Many of the dishes served on Titanic, in fact much of that high end food, went out of fashion though not forgotten. The Edwardian style of large meals has also gone away replaced by a four to six courses that usually includes appetizers, salad (or something similar), entrée, dessert, coffee or tea. High end eating, of course, has not faded away. Bourdain’s trip to a restaurant that celebrated classics of long ago reminds one you do not need to have Edwardian feasts to enjoy high end old style French cooking. You just need to find the place and respect the food.

Top Chef Masters
-A good show that lacks the interpersonal drama you get with regular Top Chef. The downside is that they are all accomplished chefs with many years in the kitchen. The means the competition is tougher because the standard is high.
-This explains why the judges are tough. They expect something extraordinary and explains why they sent Carmen home in the Wedding Wars episode. They know she is accomplished chef but all she produced was crab cakes and a corn salad. They expected more and she restrained herself (to her regret no doubt).
-It is amusing, at times, to move chefs out of their comfort zone. Sosur Lee had no idea what a tailgating party was. I guess up in Canada they have nothing similar for hockey, soccer, or baseball. He came close to making the mistake of a chef in Top Chef:Chicago who had no idea either. Sosur made a delicious meal but came dangerously close to following the mistake of the Top Chef cheftestant with the Austrian dumpling. Gale Greene was right to lightly tap him for it by telling him a tailgate is not the best place for culture. On the other hand Jonathan Waxman lost his inner Yoda and phoned in his contribution resulting in his near elimination. And we learned grilled pizza is good but you need to bring your A game to compete on this level.

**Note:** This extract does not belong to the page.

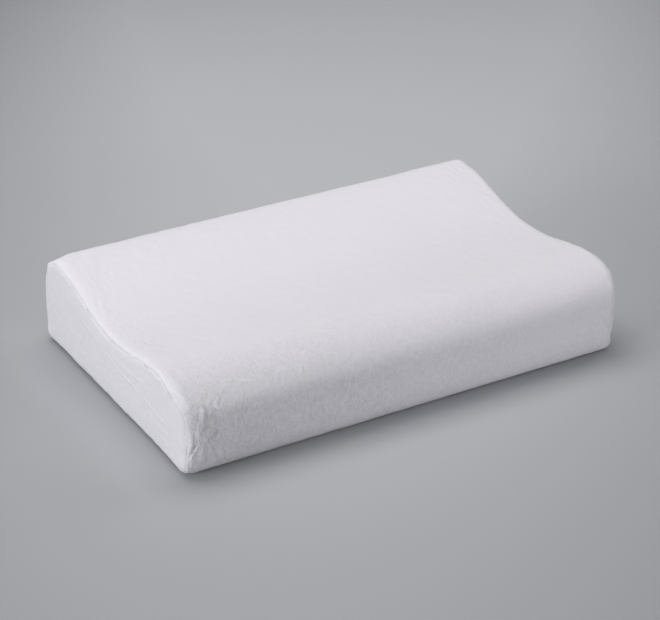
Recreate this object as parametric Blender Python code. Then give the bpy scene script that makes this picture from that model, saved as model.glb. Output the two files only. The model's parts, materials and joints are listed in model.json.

One tip to Sosur: On your next trip to a Little Italy, do not make jokes about Italians, the Mafia, and the Sopranos. They will use you head for bocce ball. 🙂

Man vs. Food
-A lost Edwardian in search of a feast best describes Travel Channel’s Man vs. Food. Adam Richman travels around eating the largest portions of food he can find. He goes to a city, finds the places serving the largest portions, chows down, and then takes on a food challenge. The challenge usually is to eat a super-sized meal that many have tried but few have won. He sometimes wins but food often fights back hard to defeat him. Want to drink a gallon of milkshakes? Adam tried and ended up throwing up ending in food win. One wonders how his doctor feels about the high calories he is taking in!

Bizarre Foods
-Andrew Zimmern travels the world showing us the unusual foods that people eat. Sometimes it is not that exotic with suckling pig in Spain but goes there with bull testicles. Then it was cancelled and they tried something called Bizarre World. All it took for me to avoid the show was seeing Zimmern in body paint (head to toe) for some exotic ritual. Others must have had the same reaction and it did not last so they brought back the show, but with a real twist. Now Andrew travels away from the cities and into the country to see the foods that city people avoid for the most part. How about a dish of fried tarantulas (which sometimes explode in the pan) or raw intestines with poop still in them? Good luck Andrew.

Food Network
-I do not watch the Food Network much these days. I used to long ago but now it is more about entertaining then serious cooking. That does not mean there are not chefs there who try to teach good cooking, it is not just the emphasis anymore. Alton Brown is pretty good and Giada is not bad either. A lot of people dump on Rachael Ray (like Bourdain) for being successful. She does not teach cooking like they do over at America’s Test Kitchen (an excellent PBS show) but does make it accessible to a wide variety of people. I suppose the ding is that she really just shows how to throw things together rather than learning how to really cook. Success does breed contempt at times and this is an example of it.
-Chopped is not a bad show. A slimmed down Top Chef, it has it cheftestants compete for $10,000. To do this they must cook up meals for each segment (appetizers, entrée, and dessert) from a basket of items they cannot see until they open them up. If at the end of each segment a chef fails, then as quick as a guillotine chopping the watermelon, that person is gone. The last two left standing then are judged not only on dessert but everything they presented. And the judges are one tough lot. I am convinced they make them drink lemon juice because they never smile. When they are served food they do not like, they tell you right there. Ted Allen, who was a great guest judge on Top Chef, hosts.
-The Next Food Network Star. Here is a great idea: why not create a talent show to find the next Rachael Ray (or God helps us Bobby Flay)? So the goal here is not to find a top chef but a chef with great personality that people will watch. That distinction is crucial. The winner gets a contract for six shows. Only two have managed to generate ratings that get them renewed (which has to make one wonder how successful this program really is).

Hell’s Kitchen
-And here is the evil: Hell’s Kitchen. Hell’s Kitchen is aptly named since Gordon Ramsey and his cohorts treat the aspiring hires (the prize is a job either with Ramsey or other restaurant) pretty rough. And the people selected are not Top Chef or even Next Food Network Star material. These are the C and D list of cooks. And the punishments meted out to the losers of each round are sometimes childish, silly, stinky, or downright borderline harassment. Sometimes some promising chefs are found but mostly these sad sacks are likely put there by producers to get the desired effect. Which is to see how many times Gordon Ramsey will yell <deleted> at the chefs. Bonus points awarded when he takes plates or pans and throws them into the garbage.